In this example, the data (in the form of merchandise presented to the cashier) was good clean data. The problem was that the world was not operating as it should have worked. I imagine what happened was someone picking up an $8 brand Y sock and then seeing the sale that said he could get 2 more for just $2. He drops the brand Y sock on the sale table and picks out three brand X socks. Later, I mindlessly just picked up three socks from the sale table.
This case was resolved because I realized my mistake and managed to correct the items to match the sale.
Imagine if this were a machine learning scenario. The machine would observe the tables in the store and note that picking various numbers of socks from this particular table resulted in a price break at multiples of three. It learns that there is a sweet spot of maximum benefit when the quantity is a multiple of the number 3 when the item is picked from this particular table. The learning is applied automatically and the operations begin making automated transaction in multiple of three. One of those transactions results in a charge of $18 instead of $10. Being that the algorithm is statistical nature, we may not find this unexpected because we expect the result to average out over the long run. The automated approach may never object to that real world scenario of mixing brand Y with X.
A human analyst demonstrates his value with this kind of scenario. It is an ability to recognize that this just can’t be right. But, this particular scenario is easy to automate by refining the algorithm. I agree with this and that is what our job would be. Once we discover the possibility of a mistake, our tasks were first to correct the problem (in this case swapping the errant brand Y for the third brand X) and second to find a way to modify the algorithm to not make that mistake again. Part of this human labor investment is to revise (or suggest revisions to) the algorithm to make it more robust.
The reason why the human is there is because the error was not anticipated. Modern software design practices appear to accept that there is no amount of prior research that can anticipate all possible errors. One of driving motivations for agile software development to produce small increments of capability quickly is to begin to gather real-world experience of operating those smaller capabilities so that we can more quickly discover the possibilities of what can go wrong (or surprise us in a beneficial way, for that matter).
My complaint about the modern agile approach is that it tends to isolate the developers (who are most aware of how things should work) from the operational environment (where things can work unexpectedly). This deliberate isolation provides the opportunity for the developers to maximize their productivity of producing new software increments. The product owners or stake-holders are tasked to evaluate the acceptability of the final result.
The old-timer in me appreciates the value of an individual who participates in all aspects of the project life cycle. A developer of an algorithm can very quickly spot an errant behavior of an algorithm even though it could be explained away as “that’s just the way the algorithm works”. I don’t think most customers of products will recognize something that isn’t quite right. They are more likely to dismiss observations as that is just the way it is supposed to work.

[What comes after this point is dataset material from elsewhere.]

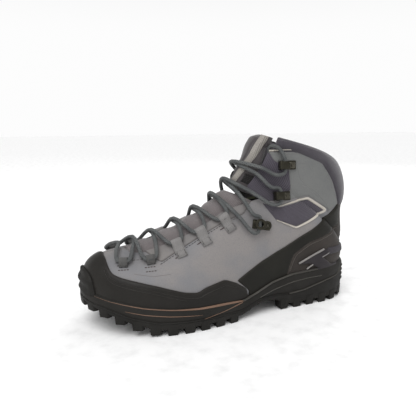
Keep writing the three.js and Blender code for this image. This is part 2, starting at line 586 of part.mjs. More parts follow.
// A path whose places are its own points, joined by straight steps.
class LacePath extends THREE.Curve {
  constructor(points) {
    super();
    this.points = points;
  }
  getPoint(t, target = new THREE.Vector3()) {
    const at = t * (this.points.length - 1);
    const k = Math.min(Math.floor(at), this.points.length - 2);
    return target.lerpVectors(this.points[k], this.points[k + 1], at - k);
  }
  getPointAt(t, target) {
    return this.getPoint(t, target);
  }
  getTangentAt(t, target = new THREE.Vector3()) {
    const step = 0.5 / (this.points.length - 1);
    return target.subVectors(this.getPoint(Math.min(t + step, 1)), this.getPoint(Math.max(t - step, 0)))
      .normalize();
  }
}
const laceTube = (radius) => manifold(new THREE.ExtrudeGeometry(
  new THREE.Shape(Array.from({ length: 8 }, (_, i) => new THREE.Vector2(
    radius * Math.cos((i * Math.PI) / 4), radius * Math.sin((i * Math.PI) / 4)))),
  { extrudePath: new LacePath(lacePoints), steps: lacePoints.length - 1, bevelEnabled: false }));
add("lace", laceTube(LACE_DIAMETER / 2), LACE, 0.9);

const TAB_REACH = 0.13; // in s, from the loop down to its bar tack
const TAB_HALF = 0.42; // in stations
const RIVET_SEAT = 9; // from the middle of a hook to its rivet
for (const [name, side] of SIDES) {
  for (const guide of GUIDES.slice(0, 5)) {
    const frame = frameAt(guide.u, side * guide.s);
    const ring = new THREE.Shape();
    ring.absarc(0, RING_LIFT, RING_HOLE + RING_WALL, 0, 2 * Math.PI);
    ring.holes.push(circle(0, RING_LIFT, RING_HOLE));
    const tab = patch(range(guide.u - TAB_HALF, guide.u + TAB_HALF, 2), () => side * guide.s * 0.97,
      () => side * (guide.s + TAB_REACH), GAP, GAP + WEBBING_THICKNESS, { columns: 3 });
    add(guide.name + "_" + name, profile(ring, frame, LOOP_WIDTH).add(tab).subtract(cached(GAP, 0)),
      WEBBING, 0.85);
  }
  const lock = GUIDES[5];
  const lockFrame = turnedFrame(lock.u, side * lock.s, lock.way);
  const eye = new THREE.Shape();
  eye.absarc(0, RING_LIFT, RING_HOLE + RING_WALL, 0, 2 * Math.PI);
  eye.holes.push(circle(0, RING_LIFT, RING_HOLE));
  const lockPlate = (from, to) => new THREE.Shape([[from, GAP], [to, GAP], [to, GAP + HOOK_METAL],
    [from, GAP + HOOK_METAL]].map(([x, y]) => new THREE.Vector2(x, y)));
  const plateHole = disc(lockFrame, RIVET_SEAT, -2, 4, RIVET_RADIUS + GAP);
  add("ankle_lock_" + name, profile(eye, lockFrame, HOOK_WIDTH).add(profile(lockPlate(-2, 13), lockFrame,
    HOOK_WIDTH)).subtract(plateHole).subtract(cached(GAP, 0)), METAL, 0.4, 0.8);
  const rivet = (frame, base) => disc(frame, RIVET_SEAT, base, base + HOOK_METAL + GAP + 0.3, RIVET_RADIUS)
    .add(disc(frame, RIVET_SEAT, base + HOOK_METAL + GAP, base + HOOK_METAL + GAP + 1.4, 3));
  add("ankle_lock_rivet_" + name, rivet(lockFrame, GAP), METAL, 0.3, 0.9);
  for (const guide of GUIDES.slice(6)) {
    const frame = turnedFrame(guide.u, side * guide.s, guide.way);
    const low = HOOK_BASE;
    const floor = low + HOOK_METAL;
    const roof = floor + HOOK_ROOM;
    const hook = new THREE.Shape([[-6, low], [13, low], [13, floor], [-6 + HOOK_METAL, floor],
      [-6 + HOOK_METAL, roof], [4.5, roof], [4.5, roof + HOOK_METAL], [-6, roof + HOOK_METAL]]
      .map(([x, y]) => new THREE.Vector2(x, y)));
    add(guide.name + "_" + name, profile(hook, frame, HOOK_WIDTH)
      .subtract(disc(frame, RIVET_SEAT, -2, 5, RIVET_RADIUS + GAP)), METAL, 0.4, 0.8);
    add(guide.name + "_rivet_" + name, rivet(frame, low), METAL, 0.3, 0.9);
  }
}

// Pull loop: a folded webbing that hangs from its seam at the back of the heel strap.
const PULL = { x: 150.4 * KX, z: 72 * KZ, drop: 8, reach: 2, width: 11 };
const pullCorners = [[0, 0], [PULL.reach, -0.6], [PULL.reach, -PULL.drop], [0, -PULL.drop]];
const pullShape = new THREE.Shape(pullCorners.map(([x, z]) => new THREE.Vector2(x, z)));
const pull = new THREE.ExtrudeGeometry(pullShape, { depth: PULL.width, bevelEnabled: false });
pull.rotateX(Math.PI / 2);
pull.translate(PULL.x, PULL.width / 2, PULL.z);
add("heel_pull_loop", manifold(pull), DARK, 0.85);

export default boot;
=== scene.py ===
"""Looks of a left hiking boot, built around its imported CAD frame.

The boot stands in the CAD frame: metres, +Z up, toe to -X, heel to +X, lateral side to -Y. Sizes
below are millimetres unless a name says otherwise, and MM turns them into metres. The upper is drawn
on the boot's form, the same family of curves that the CAD part uses: u counts its stations from toe
to collar, s runs from -1 (lateral feather line) over 0 (top line) to 1 (medial feather line), and
height is the distance out from the form.
"""

import sys
import logging
import math
from dataclasses import dataclass, field
from enum import Enum
from typing import Callable, Sequence

import bmesh
import bpy
import numpy as np
from mathutils import Matrix, Vector
from mathutils.bvhtree import BVHTree


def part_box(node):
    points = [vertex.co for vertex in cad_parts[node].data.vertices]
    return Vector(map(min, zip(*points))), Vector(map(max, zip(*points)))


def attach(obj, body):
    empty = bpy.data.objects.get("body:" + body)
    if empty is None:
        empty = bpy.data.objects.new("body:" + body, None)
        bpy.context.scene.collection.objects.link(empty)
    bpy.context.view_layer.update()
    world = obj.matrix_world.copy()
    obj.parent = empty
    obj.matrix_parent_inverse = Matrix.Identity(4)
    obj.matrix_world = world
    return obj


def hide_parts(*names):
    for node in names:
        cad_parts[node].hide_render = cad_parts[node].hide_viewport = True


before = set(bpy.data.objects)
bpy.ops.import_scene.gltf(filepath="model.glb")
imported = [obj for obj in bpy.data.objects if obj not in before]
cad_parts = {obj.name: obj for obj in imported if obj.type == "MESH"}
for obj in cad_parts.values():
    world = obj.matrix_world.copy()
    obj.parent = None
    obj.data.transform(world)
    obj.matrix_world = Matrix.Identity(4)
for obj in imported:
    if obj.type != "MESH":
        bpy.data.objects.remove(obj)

LOG = logging.getLogger("boot")
MM = 0.001
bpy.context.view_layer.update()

Colour = tuple[float, float, float]
Point = tuple[float, float]
Curve = Callable[[np.ndarray], np.ndarray]


class Side(Enum):
    """The two sides of the boot, and the sign of Y on each."""

    LATERAL = -1
    MEDIAL = 1

    @property
    def label(self) -> str:
        """The side's name in the names of pieces."""
        return self.name.lower()


class Weave(Enum):
    """The surface textures that a finish can have."""

    GRAIN = "grain"
    PLAIN = "plain"
    KNIT = "knit"
    BRAID = "braid"
    METAL = "metal"


# ---------------------------------------------------------------- the form


def smoothstep(low: float, high: float, value: np.ndarray) -> np.ndarray:
    """A smooth rise from 0 at low to 1 at high.

    Args:
        low: where the rise starts.
        high: where it ends.
        value: the places to read it at.

    Returns:
        The height of the rise at each place.
    """
    t = np.clip((value - low) / (high - low), 0.0, 1.0)
    return t * t * (3 - 2 * t)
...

I imagine this happens very often for consumers of machine-learning algorithm. They are more likely to marvel at the cleverness of doing something unexpected than to recognize that this result is not right.
Any algorithm needs a human approval step before the algorithm’s results are applied to the next step. This is consistent with my earlier posts where I present the analogy of a city of a chain of suppliers that successively refines the data before handing it to the next level. Like a supply chain in manufacturing, each supplier owns responsibility for delivering a quality product to its customers further down the chain. The supplier or the customer or sometimes both employ inspectors to approve the delivery of the intermediate product. The same concept could apply to data projects and provide a similar advantage in being able to catch the unexpected scenario that presents an unacceptable product.

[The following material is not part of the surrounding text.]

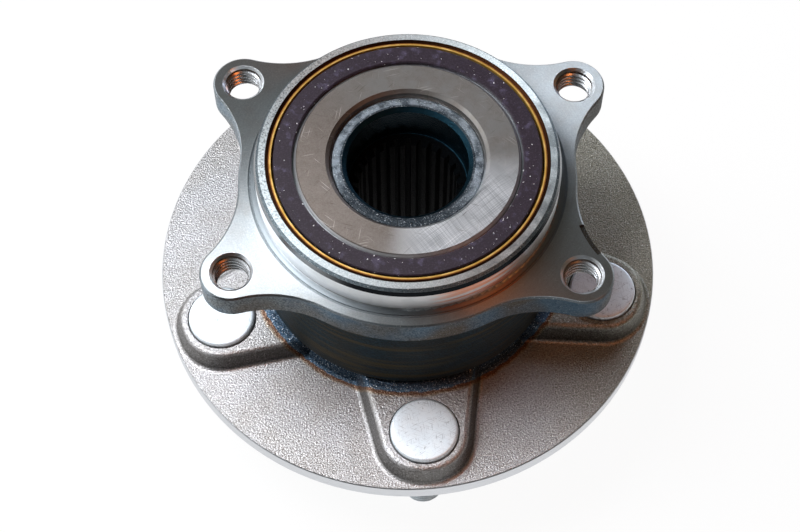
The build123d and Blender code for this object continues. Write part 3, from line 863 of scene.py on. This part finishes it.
# A turned form with a rolled thread. Its outline gives radius and height row by row. In the threaded
# rows the radius is major - depth * wave(z / pitch - angle / (2 pi)), wave being a triangle with its
# crest and root cut flat, and along the shank it swells a little with the cosine of the serration
# count times the angle.
def wheelStud(name, angle, settings):
    angles = np.linspace(0, 2 * math.pi, settings["columns"], endpoint=False)
    tipZ, tipLength, tipRadius = settings["tipZ"], settings["tipLength"], settings["tipRadius"]
    headTop, headRound, seatZ = settings["headTopZ"], settings["headRound"], settings["seatZ"]
    thread, shank, head = settings["threadRadius"], settings["shankRadius"], settings["headRadius"]
    tipRound, threadTop, pitch = settings["tipRound"], settings["threadTopZ"], settings["pitch"]
    neck, headBreak = thread - settings["threadRecess"], settings["headBreak"]
    tip = [(0.0, tipZ), (tipRadius * 0.5, tipZ), (tipRadius - tipRound, tipZ)]
    tip += [(tipRadius, tipZ + tipRound), (tipRadius, tipZ + tipLength / 2)]
    threaded = [(thread, z) for z in np.arange(tipZ + tipLength * 0.55, threadTop, pitch / 10).tolist()]
    upper = [(neck, threadTop + 0.1), (neck, 0.4), (shank, 0.8), (shank, seatZ - 0.3), (shank, seatZ)]
    upper += [(head - headBreak, seatZ), (head, seatZ + headBreak)]
    quarter = np.linspace(0, math.pi / 2, 7)
    rim = np.stack([np.cos(quarter), np.sin(quarter)], axis=1) * headRound
    rim = rim + (head - headRound, headTop - headRound)
    dish = [(6.5, headTop), (4.0, headTop), (2.6, headTop - 0.01)]
    dish += [(1.3, headTop - 0.05), (0.0, headTop - 0.07)]
    outline = np.concatenate([tip, threaded, upper, rim, dish])
    radius = np.repeat(outline[:, :1], len(angles), axis=1)
    z = np.repeat(outline[:, 1:], len(angles), axis=1)
    shankStart = len(tip) + len(threaded) + 2
    cut, shankRows = slice(len(tip), len(tip) + len(threaded)), slice(shankStart, shankStart + 2)
    phase = z[cut] / pitch - angles[None, :] / (2 * math.pi)
    triangle = 2 * np.abs(phase - np.floor(phase) - 0.5)
    wave = np.clip(1.16 * triangle - 0.08, 0, 1)
    depth = settings["threadDepth"] * np.clip((threadTop - z[cut]) / 1.2, 0, 1)
    taper = np.clip((z[cut] - tipZ - tipLength / 2) / 1.1, 0, 1)
    radius[cut] = np.minimum(thread - depth * wave, tipRadius + (thread - tipRadius) * taper)
    radius[shankRows] += settings["serrationHeight"] * np.cos(settings["serrations"] * angles)[None, :]
    centre = settings["boltCircle"] / 2 * np.array([math.cos(angle), math.sin(angle)])
    x = centre[0] + radius * np.cos(angles)
    y = centre[1] + radius * np.sin(angles)
    return surfaceFromGrid(name, np.stack([x, y, z], axis=-1))


zinc = zincPlate(studLook)
for number in range(1, studLook["count"] + 1):
    angle = math.radians(studLook["turn"] + 360 / studLook["count"] * (number - 1))
    stud = wheelStud(f"stud_{number}", angle, studLook)
    stud.data.materials.append(zinc)
    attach(stud, "hub")
    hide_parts(f"wheel_stud_{number}")
print("wheel studs rolled")


floorLook = {"size": 6000.0, "z": studLook["tipZ"], "glow": 0.94}


# Matt white paper under the part. Seen by the camera and in reflections it glows nearly white,
# and the share that doesn't glow still darkens in the part's shadow.
def paperFloor(settings):
    material, tree = newTree("matt white paper")
    coordinates = addNode(tree, "TexCoord").outputs["Object"]
    fibre = addNode(tree, "TexNoise", {"Vector": coordinates, "Scale": 900.0, "Detail": 3.0}).outputs[0]
    tone = addNode(tree, "MapRange", {0: fibre, 1: 0.3, 2: 0.7, 3: 0.93, 4: 0.95}).outputs[0]
    paper = addNode(tree, "BsdfDiffuse", {"Color": tone}).outputs[0]
    glow = addNode(tree, "Emission", {"Color": "FFFFFF", "Strength": 1.0}).outputs[0]
    path = addNode(tree, "LightPath").outputs
    seen = path["Is Camera Ray"]
    for kind in ("Is Glossy Ray", "Is Transmission Ray"):
        seen = addNode(tree, "Math", {0: seen, 1: path[kind]}, operation="MAXIMUM").outputs[0]
    share = overlap(tree, seen, settings["glow"])
    shader = addNode(tree, "MixShader", {0: share, 1: paper, 2: glow}).outputs[0]
    addNode(tree, "OutputMaterial", {0: shader})
    half, z = settings["size"] / 2 * mm, settings["z"] * mm
    corners = [(-half, -half, z), (half, -half, z), (half, half, z), (-half, half, z)]
    mesh = bpy.data.meshes.new("floor")
    mesh.from_pydata(corners, [], [(0, 1, 2, 3)])
    mesh.materials.append(material)
    floor = bpy.data.objects.new("floor", mesh)
    bpy.context.scene.collection.objects.link(floor)


paperFloor(floorLook)

# Size is width and height, glow is how bright the face of the lamp is beside white paper.
lamps = {
    "left_panel": {"at": (-325, 65, 560), "size": (340, 380), "glow": 11.6, "colour": "F6F9FF"},
    "back_panel": {"at": (380, 640, 300), "size": (320, 280), "glow": 6.2, "colour": "DCE8FF"},
    "warm_card": {"at": (300, -190, 640), "size": (160, 160), "glow": 7.0, "colour": "FF8F45"},
}
for name, lamp in lamps.items():
    light = bpy.data.lights.new(name, "AREA")
    light.shape = "RECTANGLE"
    light.size, light.size_y = [length * mm for length in lamp["size"]]
    light.energy = lamp["glow"] * math.pi * light.size * light.size_y
    light.color = hexColour(lamp["colour"])[:3]
    holder = bpy.data.objects.new(name, light)
    x, y, z = [length * mm for length in lamp["at"]]
    holder.location = (x, y, z)
    # turned to look at the middle of the part
    holder.rotation_euler = (math.atan2(math.hypot(x, y), z), 0, math.atan2(y, x) + math.pi / 2)
    bpy.context.scene.collection.objects.link(holder)

# Light on the left, warm and dim on the right, and dark low in front, where the camera stands.
room = {"middle": "485153", "left": "F4F6F8", "right": "4C4537", "front": "1C1F22", "strength": 1.0}
world = bpy.data.worlds.new("room")
world.use_nodes = True
roomTree = world.node_tree
roomTree.nodes.clear()
direction = addNode(roomTree, "TexCoord").outputs["Generated"]
leftwards = facing(roomTree, direction, (-1.0, 0.0, 0.0), 0.0, 0.7)
rightwards = facing(roomTree, direction, (1.0, 0.0, 0.0), -0.05, 0.4)
forwards = facing(roomTree, direction, (0.0, -1.0, 0.0), 0.2, 0.7)
low = facing(roomTree, direction, (0.0, 0.0, -1.0), -0.8, -0.45)
ahead = overlap(roomTree, forwards, low)
sides = [(leftwards, room["left"]), (rightwards, room["right"]), (ahead, room["front"])]
sky = layCoats(roomTree, room["middle"], sides)
backdrop = addNode(roomTree, "Background", {0: sky, 1: room["strength"]}).outputs[0]
addNode(roomTree, "OutputWorld", {0: backdrop})
bpy.context.scene.world = world

# The camera stands where the photograph was taken; turn is in degrees.
cameraLook = {
    "at": (2.116, -252.286, 460.974),
    "turn": (28.8446, 0.2001, 0.6266),
    "lens": 79.845,
    "sensor": 36.0,
    "nearest": 10.0,
}
camera = bpy.data.objects.new("camera", bpy.data.cameras.new("camera"))
camera.location = [value * mm for value in cameraLook["at"]]
camera.rotation_euler = [math.radians(value) for value in cameraLook["turn"]]
camera.data.lens = cameraLook["lens"]
camera.data.sensor_width = cameraLook["sensor"]
camera.data.clip_start = cameraLook["nearest"] * mm
bpy.context.scene.collection.objects.link(camera)
bpy.context.scene.camera = camera
bpy.context.scene.view_settings.view_transform = "Standard"
print("floor, light and camera set")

In my project, I later identified an compromise that could restore velocity while still retaining a human analyst to check the results.
The original design recognizes a benefit of using the very latest data to improve the map. The best way to improve the map for the current instant is to see how that data actually is used in the current instant. However, this approach meant applying a freshly computed map to process the data. As a result, the human intervention would occur after the data was processed. If the data needed reprocessing, this would be a huge disadvantage for data velocity.
The compromise was to note that the refined map created with day-old data was still very accurate when applied to the following day. Allowing this lag allowed for human approval of the generated map before the map would be used. Any processing of fresh data would always use the pre-approved map so there would not be a need to fix the processing because we don’t approve the map refinement. This particular compromise was justified for the unique circumstances of this project. We still had the opportunity to flag an degradation that could have been improved with an automatically generated map but we agreed that that improvement was not worth the investment of loss of velocity of of increased resource costs to reprocess the data.
Despite this compromise, there remained a fundamental disagreement about whether it is possible to eliminate the human element altogether. Ideally, the production environment should be free of interference (or cost) of skilled analyst labor. The only need for labor at the production level should be for operators watching and responding to very high-level displays of alarms of something automatically detected as being unacceptable. This production ideal demands that all of the analyst labor be segregated in the development environment fully isolated from the production environment. We demand that the analysts in development comprehend all possible failure conditions either to build better algorithms or to catch those unexpected events to raise alarms to the minimally available production operators.
I’m not convinced this is possible.
In order to achieve the three V-words of big data, we need to insist it is possible to restrict data science capabilities to the developer enclave. This high expectation is driving the presumed shortage of skilled data scientists who are capable of dreaming up fully robust and alarmed algorithms that can handle anything the world can throw at them.
I do not doubt there are analysts who are far more capable than I am in conceiving of robust designs. However, I have the experience of awe of some of the ways the world finds to surprise us. I respect the natural world more than I respect human intelligence or its artifacts. I learned that we need someone there in production who is paying deep attention to that world beyond the dashboard alarms. Data science labor properly deserves investment in production phase.
Data science labor in production phase is what motivated my term dedomenologist: a naturalist of the datum. A naturalist observes his subject in its natural environment. We value naturalists because they’re the ones to tell us that our theories are wrong.